3. Profit-induced inflation
This type of inflation is found when the government does not allow the prices to fall below a particular level to protect the interests of the producers. But the cost of production may also be going down simultaneously and the producers may be reaping good profit.
4. Wage-induced inflation
The power of trade union in these days is very strong, with which they fight with the employers to get better wages, allowance, etc. This in turn will increase the cost of production. To meet this cost increase, the producers will increase the prices contributing to inflation.
5. Mark-up inflation
This is caused by the monopoly practices in a country. This type is caused because of the higher margin of profit fixed by the monopolists over their costs of production. This markup is so high that the price level is automatically affected leading to inflation.
6. Ratchet inflation
This is another type in which the prices in certain sectors are allowed to go up and in the other sectors never allowed to come down. Since the prices are allowed to move only in one direction and not both ways, this type is called ratchet inflation.

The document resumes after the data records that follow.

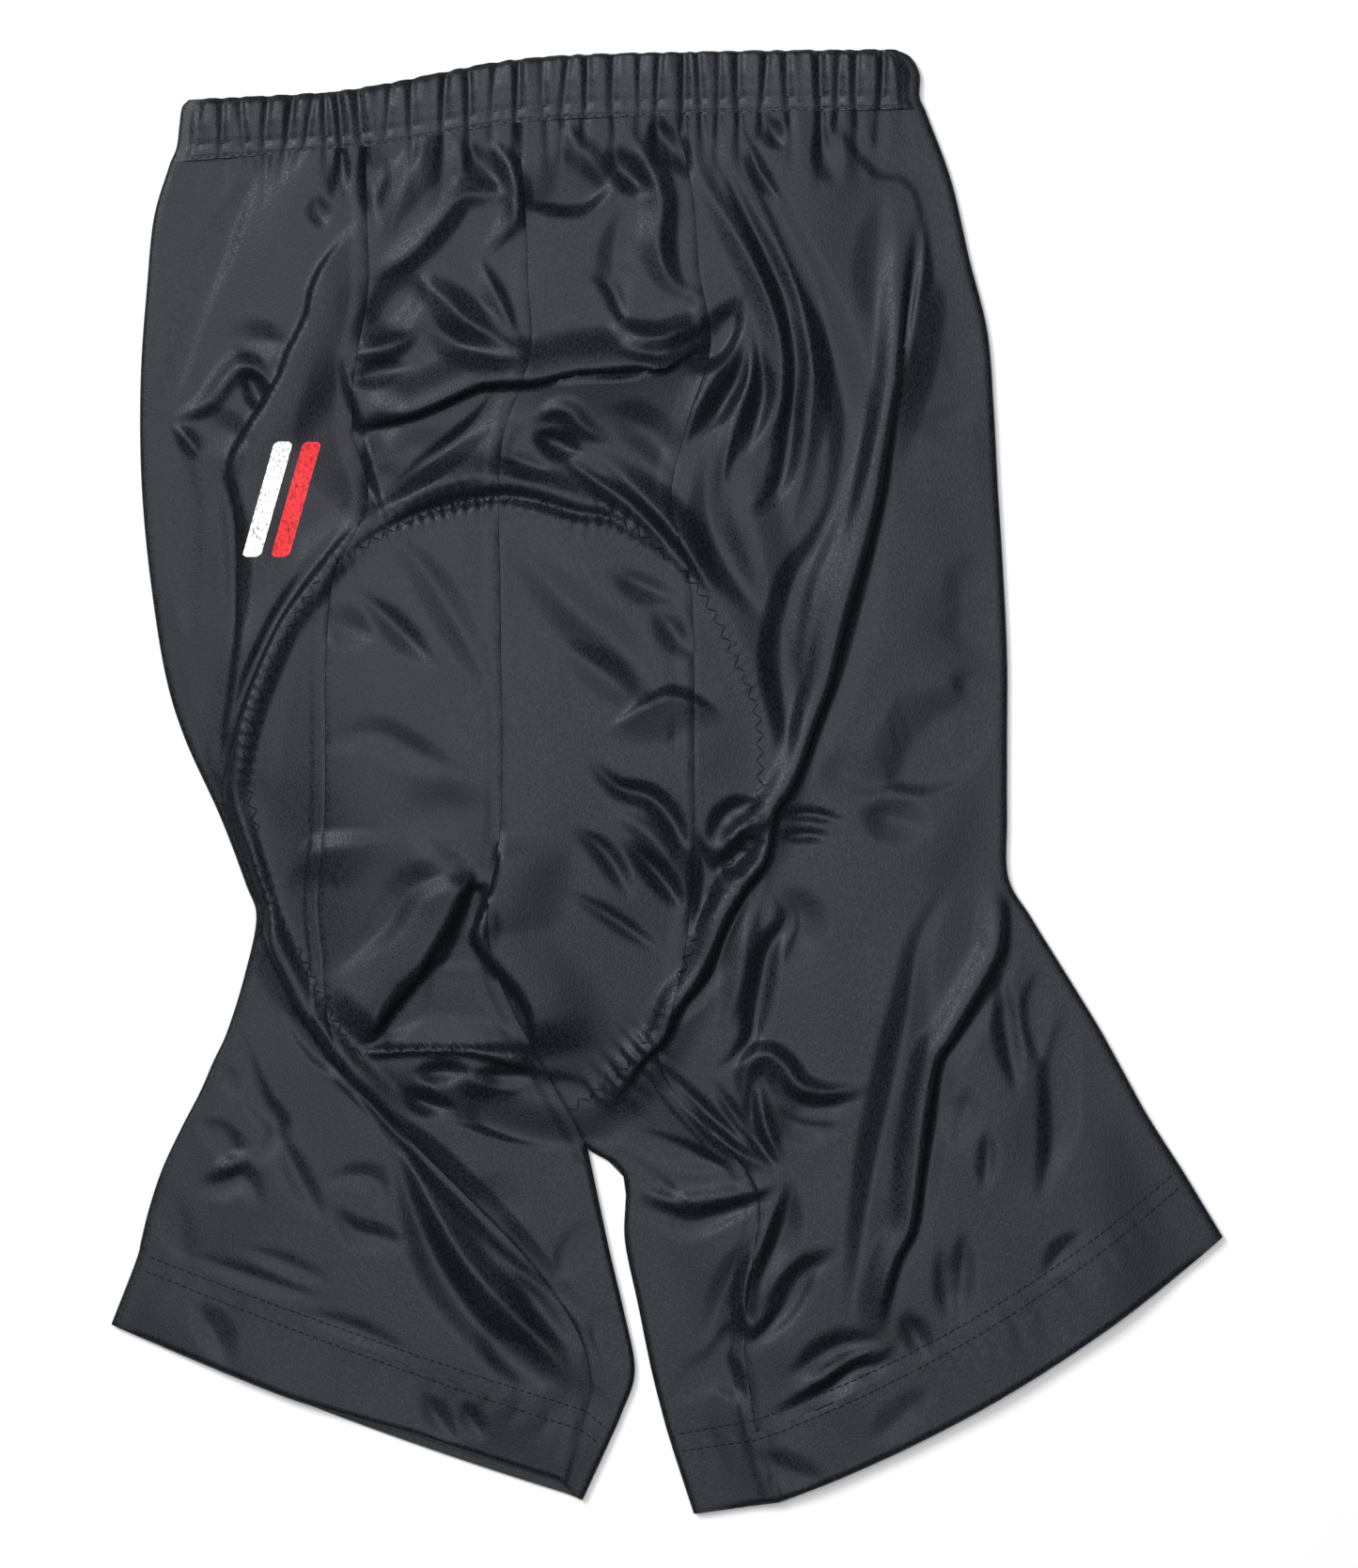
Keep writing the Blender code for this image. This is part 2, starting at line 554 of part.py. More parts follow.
def waist_line(level, shares):
    """Points of one level of the casing, at shares of the way from its left end to its right end."""
    stops = np.array([level.left, level.left_seam, level.centre, level.right_seam, level.right], float)
    along = length_along(stops)
    travelled = np.clip(shares, 0, 1) * along[-1]
    return np.stack([np.interp(travelled, along, stops[:, axis]) for axis in (0, 1)], axis=-1)


def waist_casing(name, material):
    """The gathered ring: grooves in the upper layer, the lower layer flat where it rests."""
    lowest = length_along(np.array([WAIST_LEVELS[0].left, WAIST_LEVELS[0].right], float))[-1]
    upper_shares = np.linspace(0.0, 1.0, round(lowest / WAIST_STEP))
    lower_shares = np.linspace(1.0, 0.0, round(lowest / WAIST_UNDER_STEP))
    grids = [[], []]
    for level in WAIST_LEVELS:
        ends = waist_line(level, np.array([0.0, 1.0]))
        span = np.hypot(*(ends[1] - ends[0]))
        inset = (FOLD_RADIUS + BAND_WALL - WALL) / span
        upper = waist_line(level, inset + upper_shares * (1 - 2 * inset))
        lower = waist_line(level, inset + lower_shares * (1 - 2 * inset))
        shape = ease(upper_shares / WAIST_END_SHARE) * ease((1 - upper_shares) / WAIST_END_SHARE)
        flat_end = 2 * BAND_WALL + LAYER_GAP
        top = flat_end + (level.height - flat_end) * shape - gathered(upper[:, 0]) * level.gather * shape
        top = np.maximum(top, flat_end)
        for face, thickness in enumerate((0.0, BAND_WALL)):
            turns = [
                band_end(start[None], edge[None] + (0, SEAM_GAP), np.array([flat_end]), thickness)[0]
                for start, edge in ((upper[-1], ends[1]), (upper[0], ends[0]))
            ]
            grids[face].append(np.vstack([
                np.column_stack([upper, top - thickness]),
                turns[0],
                np.column_stack([lower, np.full(len(lower), thickness)]),
                turns[1][::-1],
            ]))
    return add_wall(name, np.array(grids[0]), np.array(grids[1]), True, material)


def seat_pad(name, material):
    """A domed pad with a thin edge, inside the zigzag line, flat underneath."""
    headings = np.linspace(-math.pi, math.pi, PAD_SPOKES, endpoint=False)
    radius = pad_radius(headings)
    direction = np.stack([np.cos(headings), np.sin(headings)], axis=-1)
    base = WALL + LAYER_GAP
    points = [(*PAD_CENTRE, float(pad_top(0.0)))]
    for share in PAD_RINGS:
        ring = np.add(PAD_CENTRE, direction * (radius * share)[:, None])
        points += [(x, y, float(pad_top(share))) for x, y in ring]
    points += [(x, y, base) for x, y in ring]
    rings = len(PAD_RINGS) + 1
    faces = []
    for spoke in range(PAD_SPOKES):
        following = (spoke + 1) % PAD_SPOKES
        faces.append([0, 1 + spoke, 1 + following])
        for ring_index in range(rings - 1):
            near = 1 + ring_index * PAD_SPOKES
            far = near + PAD_SPOKES
            faces.append([near + spoke, far + spoke, far + following, near + following])
    faces.append([1 + (rings - 1) * PAD_SPOKES + spoke for spoke in range(PAD_SPOKES)])
    return add_mesh(name, np.array(points) * MM, faces, material)


def centre_on_floor(pieces):
    """Puts the origin under the middle of the garment's outline."""
    corners = [np.array(piece.bound_box) for piece in pieces]
    low = np.min([points.min(axis=0) for points in corners], axis=0)
    high = np.max([points.max(axis=0) for points in corners], axis=0)
    middle = 0.5 * (low + high)
    for piece in pieces:
        piece.location = (-middle[0], -middle[1], -low[2])


def main():
    clear_scene()
    cloth = cloth_material("stretch_cloth", CLOTH_COLOUR, 0.5)
    casing = cloth_material("casing_cloth", CASING_COLOUR, 0.5)
    padding = cloth_material("pad_cloth", PAD_COLOUR, 0.9)
    pieces = [waist_casing("waistband", casing), seat_pad("seat_pad", padding)]
    for side, sections in (("left", LEFT_SECTIONS), ("right", RIGHT_SECTIONS)):
        panels = Half(sections, section_levels(0, HEM_ROW))
        hem = Half(sections, np.linspace(HEM_ROW, HEM_EDGE, 4))
        pieces += [
            side_panel("side_" + side, panels, cloth),
            back_panel("centre_back_" + side, panels, cloth),
            front_panel("centre_front_" + side, panels, cloth),
            hem_band("hem_" + side, hem, HEM_LAYER_STEP[side], cloth),
        ]
    centre_on_floor(pieces)


main()
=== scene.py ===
"""Dresses flat-laid cycling shorts in cloth: folded panels, gathered waist, seat pad, hems and stitching."""

import math
from collections import namedtuple

import bpy
import numpy as np
from bpy.props import FloatProperty, FloatVectorProperty, PointerProperty
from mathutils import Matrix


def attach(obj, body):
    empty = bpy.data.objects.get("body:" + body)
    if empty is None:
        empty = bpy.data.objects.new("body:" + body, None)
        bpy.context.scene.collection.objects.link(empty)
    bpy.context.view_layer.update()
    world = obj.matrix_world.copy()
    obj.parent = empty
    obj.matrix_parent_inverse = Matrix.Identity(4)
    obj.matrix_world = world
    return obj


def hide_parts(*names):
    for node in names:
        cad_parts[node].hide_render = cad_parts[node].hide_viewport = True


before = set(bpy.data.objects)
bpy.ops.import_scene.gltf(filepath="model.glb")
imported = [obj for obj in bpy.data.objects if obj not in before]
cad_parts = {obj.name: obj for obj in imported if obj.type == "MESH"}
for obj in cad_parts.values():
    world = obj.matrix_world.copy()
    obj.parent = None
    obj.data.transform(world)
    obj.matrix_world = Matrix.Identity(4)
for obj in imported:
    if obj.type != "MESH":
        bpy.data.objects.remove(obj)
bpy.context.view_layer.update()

bl_info = {
    "name": "Flat-laid cycling shorts",
    "version": (1, 0, 0),
    "blender": (4, 5, 0),
    "location": "3D View > Sidebar > Shorts",
    "description": "Builds the cloth, pad and stitching of cycling shorts laid flat, back side up",
    "category": "Object",
}

MM = 0.001
PHOTO_SCALE = 0.36
PHOTO_LEFT = -255.49
PHOTO_TOP = 299.37
PHOTO_SIZE = (1445, 1668)
CENTRING = (-0.25, -0.15)

Section = namedtuple("Section", "name outer seam centre bow")

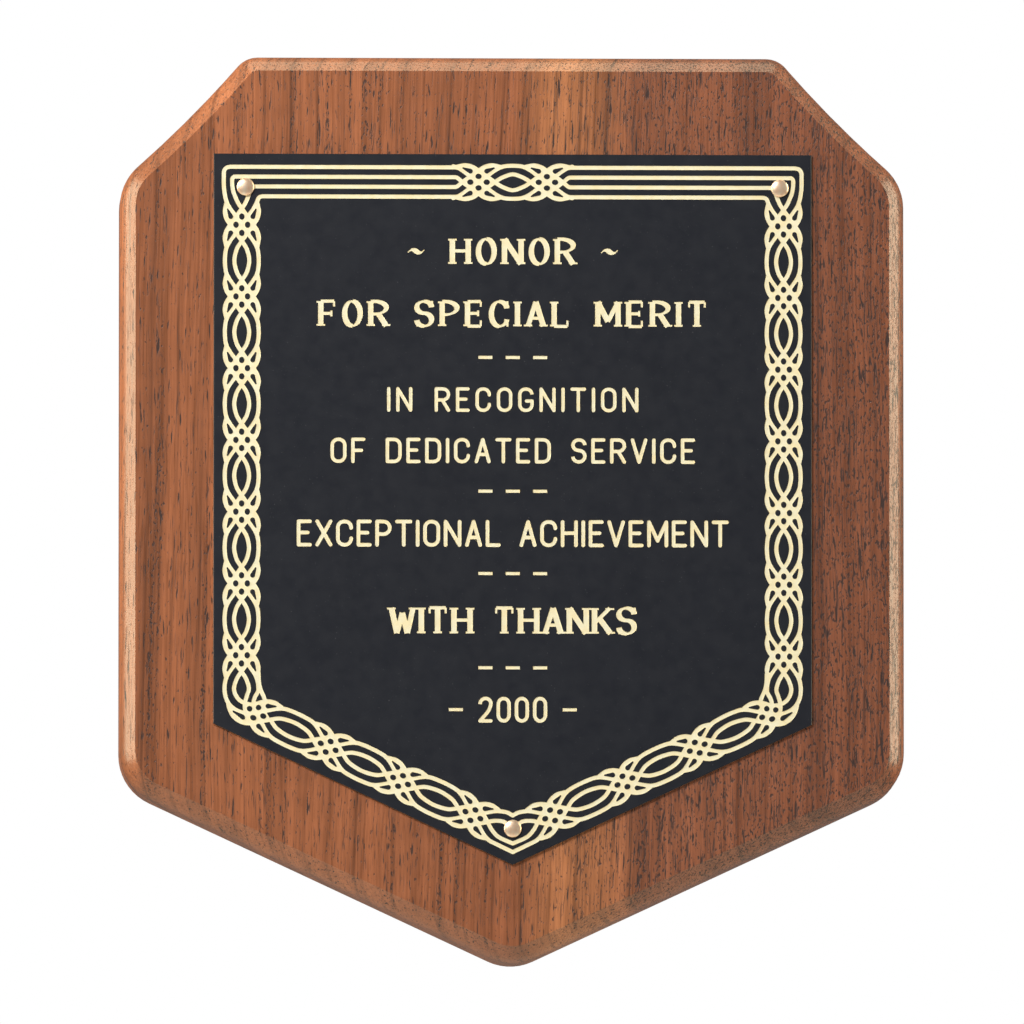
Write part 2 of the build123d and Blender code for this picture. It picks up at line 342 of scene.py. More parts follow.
# --- Lettering ---------------------------------------------------------------------------------
# Each letter's width beside an H's, and its strokes on a unit box. Corners inside a stroke are rounded.
GLYPHS = {
    "A": (1.0, [[(0, 0), (0.5, 1)], [(0.5, 1), (1, 0)], [(0.18, 0.33), (0.82, 0.33)]]),
    "C": (1.0, [[(1, 0.72), (1, 1), (0, 1), (0, 0), (1, 0), (1, 0.28)]]),
    "D": (1.0, [[(0, 0), (0, 1)], [(0, 0), (1, 0), (1, 1), (0, 1)]]),
    "E": (0.85, [[(0, 0), (0, 1)], [(0, 1), (1, 1)], [(0, 0.52), (0.8, 0.52)], [(0, 0), (1, 0)]]),
    "F": (0.85, [[(0, 0), (0, 1)], [(0, 1), (1, 1)], [(0, 0.5), (0.8, 0.5)]]),
    "G": (1.0, [[(1, 0.74), (1, 1), (0, 1), (0, 0), (1, 0), (1, 0.44)], [(1, 0.44), (0.55, 0.44)]]),
    "H": (1.0, [[(0, 0), (0, 1)], [(1, 0), (1, 1)], [(0, 0.52), (1, 0.52)]]),
    "I": (0.0, [[(0, 0), (0, 1)]]),
    "K": (1.0, [[(0, 0), (0, 1)], [(0, 0.4), (0.95, 1)], [(0.3, 0.6), (1, 0)]]),
    "L": (0.85, [[(0, 0), (0, 1)], [(0, 0), (1, 0)]]),
    "M": (1.3, [[(0, 0), (0, 1)], [(0, 1), (0.5, 0.2)], [(0.5, 0.2), (1, 1)], [(1, 1), (1, 0)]]),
    "N": (1.05, [[(0, 0), (0, 1)], [(0, 1), (1, 0)], [(1, 0), (1, 1)]]),
    "O": (1.0, [[(0.5, 1), (0, 1), (0, 0), (0.5, 0)], [(0.5, 0), (1, 0), (1, 1), (0.5, 1)]]),
    "P": (0.95, [[(0, 0), (0, 1)], [(0, 1), (1, 1), (1, 0.46), (0, 0.46)]]),
    "R": (1.0, [[(0, 0), (0, 1)], [(0, 1), (1, 1), (1, 0.48), (0, 0.48)], [(0.5, 0.48), (1, 0)]]),
    "S": (0.95, [[(1, 0.76), (1, 1), (0, 1), (0, 0.52), (1, 0.52), (1, 0), (0, 0), (0, 0.24)]]),
    "T": (1.0, [[(0.5, 0), (0.5, 1)], [(0, 1), (1, 1)]]),
    "V": (1.05, [[(0, 1), (0.5, 0)], [(0.5, 0), (1, 1)]]),
    "W": (1.35, [[(0, 1), (0.26, 0)], [(0.26, 0), (0.5, 0.8)], [(0.5, 0.8), (0.74, 0)], [(0.74, 0), (1, 1)]]),
    "X": (1.0, [[(0, 0), (1, 1)], [(0, 1), (1, 0)]]),
    "0": (0.84, [[(0.5, 1), (0, 1), (0, 0), (0.5, 0)], [(0.5, 0), (1, 0), (1, 1), (0.5, 1)]]),
    "2": (0.84, [[(0, 0.74), (0, 1), (1, 1), (1, 0.55), (0, 0)], [(0, 0), (1, 0)]]),
    " ": (0.6, []),
}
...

This is basically a Keynesian concept. It refers to the situation in an economy when the price level increases along with the increase in unemployment and stagnation in the development activities. In fact this is the worst type of inflation which cannot be easily controlled.
8. Imported inflation
This is caused in an economy when it relies heavily on imports of goods from other countries, where there is inflation. The inflation in the exporting countries will slowly spread over the importing country thereby even without the domestic causes, inflation will be experienced by the importing countries.